Compiler front and back ends.
Typically a compiler is composed of two primary components, the front end and the back end. The front end of a compiler typically takes in the source code, analyzes the structure (doing things such as checking for errors) and creates an intermediate representation of the source code (suitable for the back end). The back end takes the output of the front end (the intermediate representation), optionally performs optimization, and translates the intermediate representation of the source code, into the target language. In the case of compiling a program, it is common for a compiler’s back end to generate human readable assembly code (mnemonics) and then invoke an assembler to translate the assembly code into it’s byte code representation, which is suitable for a processor.
Realize, it’s not an “absolute” requirement that a compiler be divided into front and back ends. It is certainly possible to create a compiler that translates directly from source code to target language. There are however benefits to the front/back end division, such as reuse, ease of development, etc.
Linkers and Loaders
The compiler took our source code and translated it to executable machine instructions, but we don’t yet have an executable file, just one or more files that contain executable code and data. These files are typically called object code, and in many instances aren’t suitable to stand on their own. There are (at least) 3 high level tasks that still need to be performed:
- We still need to handle referencing dependencies, such as variables and functions (possibly in external code libraries.) This is called symbol resolution.

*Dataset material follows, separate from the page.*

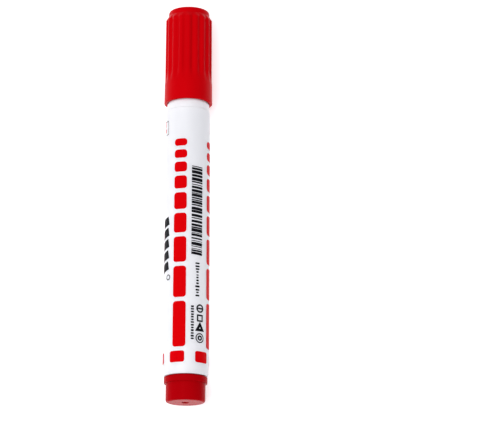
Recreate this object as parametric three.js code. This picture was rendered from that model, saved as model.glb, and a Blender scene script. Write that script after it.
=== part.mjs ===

- We still need to arrange the object code into a single file, making sure separate pieces do not overlap, and adjusting code (as necessary) to reflect the new locations. This is called relocation.
- When we execute the program, we still need to set up an environment for it to run in, as well as load the code from disk into RAM. This is called program loading.
Conceptually, the line between linkers and loaders tends to blur near the middle. Linkers tend to focus on the first item (symbol resolution) while loaders tend to focus on the third item (program loading). The second item (relocation) can be handled by either a linker or loader, or even both. While linkers and loaders are often separate programs, there do exist single linker-loader programs which combine the functionality.
Linkers
The primary job of a linker is symbol resolution, that is to resolve references to entities in the code. For example, a linker might be responsible for replacing references to the variable X with a memory address. The output from a linker (at compile time) typically includes an executable file, a map of the different components in the executable file (which facilitates future linking and loading), and (optionally) debugging information. The different components that a linker generates don’t always have to be separate files, they could all be contained in different parts of the executable file.
Sometimes you’ll hear references to statically or dynamically linked programs. Both of these refer to how different pieces of object code are linked together at compile time (i.e. prior to the program loading.) Statically linked programs contain all of the object code they need in the executable file. Dynamically linked programs don’t contain all of the object code they need, instead they contain enough information so that at a later time, the needed object code (and symbols) can be found and made accessible. Since statically linked programs contain all the object code and information they need, they tend to be larger.
There is another interesting aspect of linkers, in that there are both linkers which work at compile time, and linkers which perform symbol resolution during program loading, or even run time. Linkers which perform their work during compile time are called compile time linkers, while linkers which perform their work at load and run time are called dynamic linkers. Don’t confuse dynamic linkers and dynamically linked executable files. The information in a dynamically linked executable is used by a dynamic linker. One is your code (dynamically linked executable), the other helps your code run properly (dynamic linker).
Loaders
There are two primary functions that are typically assigned to loaders, creating and configuring an environment for your program to execute in, and loading your program into that environment (which includes starting your program). During the loading process, the dynamic linker may come into play, to help resolve symbols in dynamically linked programs.
When creating and configuring the environment, the loader needs information that was generated by the compile time linker, such as a map of which sections of memory should be marked as executable (i.e. can contain directly executable code), as well as where various pieces of code and data should reside in memory. When loading a dynamically linked program into memory, the loader also needs to load the libraries into the process environment. This loading can happen when the environment is first created and configured, or at run time.
In the process of creating and configuring the environment, the loader will transfer the code (and initialized data) from the executable file on disk into the environment. After the code and data have been transferred to memory (and any necessary modifications for load time relocation have been made), the code is started. In essence, the way the program is started is to tell the processor to execute code at the first instruction of the code (in memory). The address of the first instruction of code (in memory) is called the entry point, and is typically set by the compile time linker.
Further reading
Well, that about wraps it up for this introduction. There are some good books out there on compilers, linkers, and loaders. The classic book on compilers is Compilers: Principles, Techniques, and Tools. I have the first edition, and it is a bit heavy on the computer science theory (although I just ordered the second edition, which was published in August 2006). The classic book on linkers and loaders is Linkers and Loaders. It too is a bit more abstract, but considerably lighter on the theory. If you’re examining code in a Windows environment, I’d also recommend reading (at least parts of) Microsoft Windows Internals, Fourth Edition.